**Entries shown:**

>>>

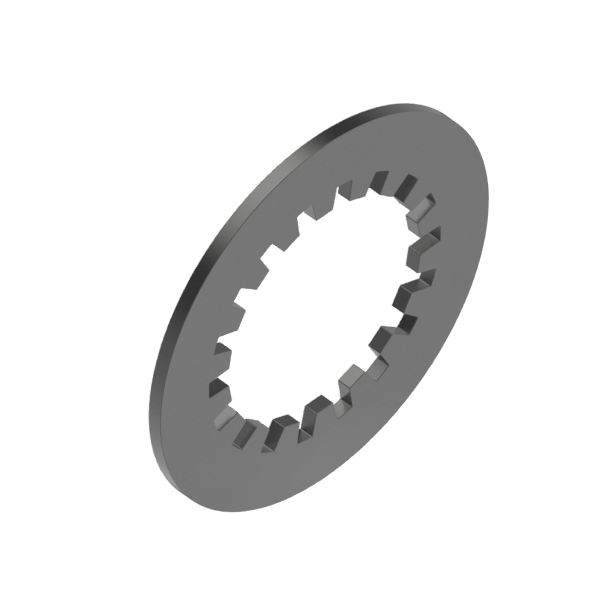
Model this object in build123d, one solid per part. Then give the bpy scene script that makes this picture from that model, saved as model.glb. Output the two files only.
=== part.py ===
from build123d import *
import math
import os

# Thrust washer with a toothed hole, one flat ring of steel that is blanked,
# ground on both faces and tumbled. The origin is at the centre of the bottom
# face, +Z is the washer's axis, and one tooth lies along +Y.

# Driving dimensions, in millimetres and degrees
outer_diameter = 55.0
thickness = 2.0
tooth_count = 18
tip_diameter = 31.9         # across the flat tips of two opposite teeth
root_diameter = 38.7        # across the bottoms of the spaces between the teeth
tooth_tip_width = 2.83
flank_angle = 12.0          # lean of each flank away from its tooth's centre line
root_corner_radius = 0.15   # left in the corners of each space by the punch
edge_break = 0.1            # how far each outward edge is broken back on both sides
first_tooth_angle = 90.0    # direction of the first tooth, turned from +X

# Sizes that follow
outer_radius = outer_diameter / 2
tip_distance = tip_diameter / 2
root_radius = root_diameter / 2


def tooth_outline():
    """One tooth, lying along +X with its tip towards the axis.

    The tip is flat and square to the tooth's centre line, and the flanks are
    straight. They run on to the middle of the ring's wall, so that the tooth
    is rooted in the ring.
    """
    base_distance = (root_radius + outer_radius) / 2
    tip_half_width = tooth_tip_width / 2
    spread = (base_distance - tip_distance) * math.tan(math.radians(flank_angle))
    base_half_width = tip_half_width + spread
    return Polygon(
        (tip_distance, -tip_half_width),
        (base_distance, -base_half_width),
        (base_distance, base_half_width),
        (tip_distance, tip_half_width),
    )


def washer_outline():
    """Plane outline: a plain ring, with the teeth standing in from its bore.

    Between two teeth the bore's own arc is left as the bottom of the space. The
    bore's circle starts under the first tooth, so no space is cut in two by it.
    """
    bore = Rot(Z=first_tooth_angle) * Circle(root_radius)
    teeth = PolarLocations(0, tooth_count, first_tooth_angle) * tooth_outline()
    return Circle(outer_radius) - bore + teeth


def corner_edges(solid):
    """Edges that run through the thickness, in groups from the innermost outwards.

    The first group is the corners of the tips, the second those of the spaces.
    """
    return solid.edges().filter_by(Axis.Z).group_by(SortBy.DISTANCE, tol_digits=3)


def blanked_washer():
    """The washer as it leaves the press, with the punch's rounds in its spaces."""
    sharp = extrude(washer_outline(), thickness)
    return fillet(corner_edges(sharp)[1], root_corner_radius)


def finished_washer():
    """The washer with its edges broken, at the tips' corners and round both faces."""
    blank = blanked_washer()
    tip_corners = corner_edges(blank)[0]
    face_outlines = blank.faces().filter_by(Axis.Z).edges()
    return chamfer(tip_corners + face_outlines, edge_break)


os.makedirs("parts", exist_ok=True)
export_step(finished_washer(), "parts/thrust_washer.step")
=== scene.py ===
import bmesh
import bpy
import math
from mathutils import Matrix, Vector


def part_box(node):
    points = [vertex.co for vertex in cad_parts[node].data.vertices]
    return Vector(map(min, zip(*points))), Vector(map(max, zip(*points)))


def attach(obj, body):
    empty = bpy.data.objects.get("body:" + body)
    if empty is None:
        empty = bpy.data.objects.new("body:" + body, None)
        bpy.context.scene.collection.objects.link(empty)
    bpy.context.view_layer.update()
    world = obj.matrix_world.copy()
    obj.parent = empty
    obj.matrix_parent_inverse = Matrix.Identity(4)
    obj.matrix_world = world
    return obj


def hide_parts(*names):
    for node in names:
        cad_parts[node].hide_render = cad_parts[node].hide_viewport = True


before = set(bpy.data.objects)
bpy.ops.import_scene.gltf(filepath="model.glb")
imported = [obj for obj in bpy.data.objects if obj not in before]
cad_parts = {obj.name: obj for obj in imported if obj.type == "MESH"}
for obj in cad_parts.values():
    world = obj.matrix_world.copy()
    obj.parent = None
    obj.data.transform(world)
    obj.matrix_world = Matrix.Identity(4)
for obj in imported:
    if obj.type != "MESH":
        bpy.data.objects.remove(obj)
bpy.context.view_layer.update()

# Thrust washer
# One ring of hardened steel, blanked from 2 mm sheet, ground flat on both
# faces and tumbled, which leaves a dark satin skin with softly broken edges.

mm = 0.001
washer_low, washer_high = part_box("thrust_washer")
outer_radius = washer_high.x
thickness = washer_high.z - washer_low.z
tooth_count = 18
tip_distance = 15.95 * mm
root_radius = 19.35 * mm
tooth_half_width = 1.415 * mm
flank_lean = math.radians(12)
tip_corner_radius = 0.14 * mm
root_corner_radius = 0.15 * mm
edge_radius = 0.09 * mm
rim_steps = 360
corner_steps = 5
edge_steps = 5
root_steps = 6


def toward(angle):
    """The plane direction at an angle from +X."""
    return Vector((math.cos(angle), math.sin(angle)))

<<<
>>>

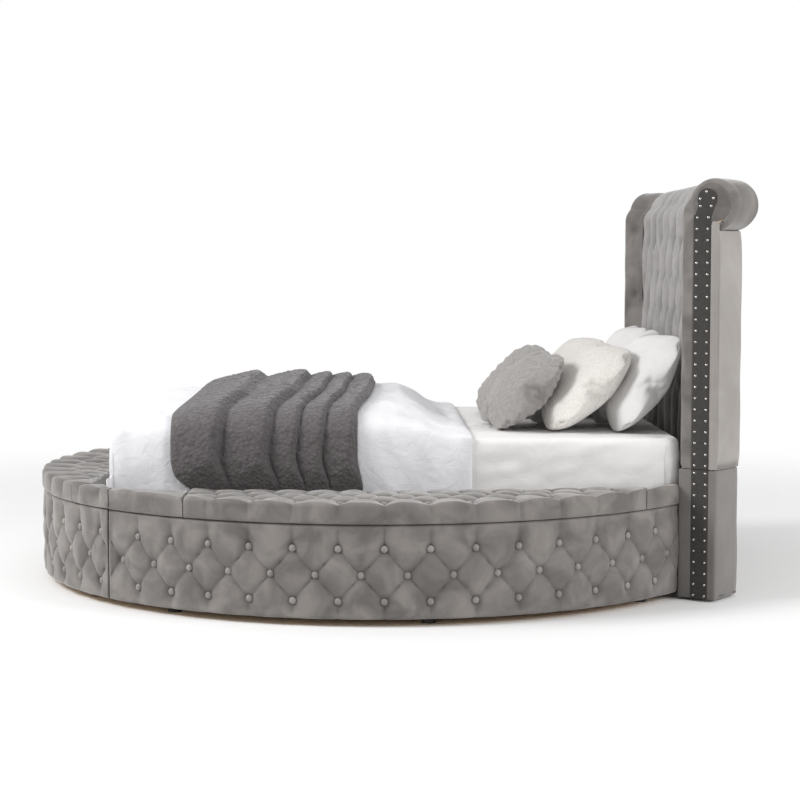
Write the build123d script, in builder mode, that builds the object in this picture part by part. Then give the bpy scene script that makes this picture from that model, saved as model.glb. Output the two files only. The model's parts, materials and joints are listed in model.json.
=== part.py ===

<<<
>>>

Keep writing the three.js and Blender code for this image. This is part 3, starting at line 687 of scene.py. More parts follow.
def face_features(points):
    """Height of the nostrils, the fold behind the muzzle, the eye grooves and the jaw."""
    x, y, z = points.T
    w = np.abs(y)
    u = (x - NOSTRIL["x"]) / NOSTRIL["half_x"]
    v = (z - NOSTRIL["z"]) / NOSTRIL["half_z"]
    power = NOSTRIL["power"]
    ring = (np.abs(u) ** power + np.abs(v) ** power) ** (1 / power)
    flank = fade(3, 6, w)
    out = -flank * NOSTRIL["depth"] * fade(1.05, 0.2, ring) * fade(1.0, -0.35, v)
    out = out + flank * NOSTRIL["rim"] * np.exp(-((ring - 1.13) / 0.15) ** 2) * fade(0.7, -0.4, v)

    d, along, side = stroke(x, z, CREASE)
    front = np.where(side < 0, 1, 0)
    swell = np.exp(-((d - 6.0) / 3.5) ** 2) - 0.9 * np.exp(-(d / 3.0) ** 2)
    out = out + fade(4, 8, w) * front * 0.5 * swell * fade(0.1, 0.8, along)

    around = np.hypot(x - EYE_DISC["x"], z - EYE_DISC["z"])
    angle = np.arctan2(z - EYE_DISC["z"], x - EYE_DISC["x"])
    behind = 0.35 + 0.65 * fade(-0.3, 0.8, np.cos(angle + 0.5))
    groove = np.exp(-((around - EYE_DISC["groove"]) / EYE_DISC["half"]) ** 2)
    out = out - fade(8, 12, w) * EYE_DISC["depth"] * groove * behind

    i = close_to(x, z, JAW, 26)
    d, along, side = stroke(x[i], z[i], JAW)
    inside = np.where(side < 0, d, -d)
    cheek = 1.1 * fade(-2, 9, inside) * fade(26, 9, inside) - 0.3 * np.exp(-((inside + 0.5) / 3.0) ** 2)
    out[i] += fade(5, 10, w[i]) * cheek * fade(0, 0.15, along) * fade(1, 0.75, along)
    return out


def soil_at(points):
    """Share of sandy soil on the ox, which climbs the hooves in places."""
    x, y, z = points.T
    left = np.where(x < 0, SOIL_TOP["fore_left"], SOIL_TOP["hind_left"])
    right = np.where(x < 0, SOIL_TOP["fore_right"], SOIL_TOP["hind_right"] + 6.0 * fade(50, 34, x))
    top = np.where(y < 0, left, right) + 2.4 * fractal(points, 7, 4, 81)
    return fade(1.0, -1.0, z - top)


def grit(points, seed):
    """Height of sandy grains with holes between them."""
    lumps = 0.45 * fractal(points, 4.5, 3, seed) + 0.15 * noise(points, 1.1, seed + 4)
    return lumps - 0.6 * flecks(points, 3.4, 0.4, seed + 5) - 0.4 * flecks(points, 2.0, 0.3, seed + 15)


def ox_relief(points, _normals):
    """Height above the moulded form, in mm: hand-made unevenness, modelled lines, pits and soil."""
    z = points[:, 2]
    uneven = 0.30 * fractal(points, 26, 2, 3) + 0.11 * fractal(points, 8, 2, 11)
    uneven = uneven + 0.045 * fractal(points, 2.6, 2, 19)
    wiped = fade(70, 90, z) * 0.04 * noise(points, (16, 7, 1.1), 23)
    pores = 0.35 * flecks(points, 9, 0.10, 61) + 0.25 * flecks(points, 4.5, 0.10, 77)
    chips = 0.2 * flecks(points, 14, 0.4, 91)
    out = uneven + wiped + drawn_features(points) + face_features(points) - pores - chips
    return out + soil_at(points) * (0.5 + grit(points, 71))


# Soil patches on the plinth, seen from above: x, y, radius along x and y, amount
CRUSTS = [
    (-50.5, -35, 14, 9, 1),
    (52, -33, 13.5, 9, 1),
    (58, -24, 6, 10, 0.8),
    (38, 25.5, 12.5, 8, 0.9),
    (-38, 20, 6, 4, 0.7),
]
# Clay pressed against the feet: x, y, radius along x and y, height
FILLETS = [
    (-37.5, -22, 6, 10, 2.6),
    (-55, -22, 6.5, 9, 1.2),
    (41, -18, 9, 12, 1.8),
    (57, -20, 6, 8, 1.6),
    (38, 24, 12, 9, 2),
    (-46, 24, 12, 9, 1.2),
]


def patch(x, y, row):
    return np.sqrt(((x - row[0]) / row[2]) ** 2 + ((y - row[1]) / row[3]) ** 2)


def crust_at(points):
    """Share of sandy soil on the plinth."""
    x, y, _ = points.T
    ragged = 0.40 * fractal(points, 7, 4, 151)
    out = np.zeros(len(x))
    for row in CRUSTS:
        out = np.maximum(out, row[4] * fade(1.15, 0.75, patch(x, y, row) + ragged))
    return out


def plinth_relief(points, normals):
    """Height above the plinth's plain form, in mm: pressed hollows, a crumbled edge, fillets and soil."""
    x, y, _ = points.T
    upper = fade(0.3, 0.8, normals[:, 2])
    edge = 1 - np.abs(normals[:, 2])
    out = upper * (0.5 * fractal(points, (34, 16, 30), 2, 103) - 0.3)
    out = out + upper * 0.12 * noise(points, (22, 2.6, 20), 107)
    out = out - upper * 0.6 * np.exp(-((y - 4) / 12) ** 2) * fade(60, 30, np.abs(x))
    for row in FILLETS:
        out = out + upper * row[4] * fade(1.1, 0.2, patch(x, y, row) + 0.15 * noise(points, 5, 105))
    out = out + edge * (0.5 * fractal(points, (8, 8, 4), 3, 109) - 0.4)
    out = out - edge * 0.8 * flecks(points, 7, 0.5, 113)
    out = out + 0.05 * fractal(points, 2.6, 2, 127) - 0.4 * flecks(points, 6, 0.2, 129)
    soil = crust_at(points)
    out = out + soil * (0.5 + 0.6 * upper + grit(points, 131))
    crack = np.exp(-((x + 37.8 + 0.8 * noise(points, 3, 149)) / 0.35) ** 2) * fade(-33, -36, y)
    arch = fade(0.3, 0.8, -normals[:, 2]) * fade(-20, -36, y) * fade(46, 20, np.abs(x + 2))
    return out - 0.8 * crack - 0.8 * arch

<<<

Transcribe the lines beginning at the one that contains "return chamfer(tip_corners +" and ending at the one that contains "imported = [obj", with nothing added or left out.

    return chamfer(tip_corners + face_outlines, edge_break)


os.makedirs("parts", exist_ok=True)
export_step(finished_washer(), "parts/thrust_washer.step")
=== scene.py ===
import bmesh
import bpy
import math
from mathutils import Matrix, Vector


def part_box(node):
    points = [vertex.co for vertex in cad_parts[node].data.vertices]
    return Vector(map(min, zip(*points))), Vector(map(max, zip(*points)))


def attach(obj, body):
    empty = bpy.data.objects.get("body:" + body)
    if empty is None:
        empty = bpy.data.objects.new("body:" + body, None)
        bpy.context.scene.collection.objects.link(empty)
    bpy.context.view_layer.update()
    world = obj.matrix_world.copy()
    obj.parent = empty
    obj.matrix_parent_inverse = Matrix.Identity(4)
    obj.matrix_world = world
    return obj


def hide_parts(*names):
    for node in names:
        cad_parts[node].hide_render = cad_parts[node].hide_viewport = True


before = set(bpy.data.objects)
bpy.ops.import_scene.gltf(filepath="model.glb")
imported = [obj for obj in bpy.data.objects if obj not in before]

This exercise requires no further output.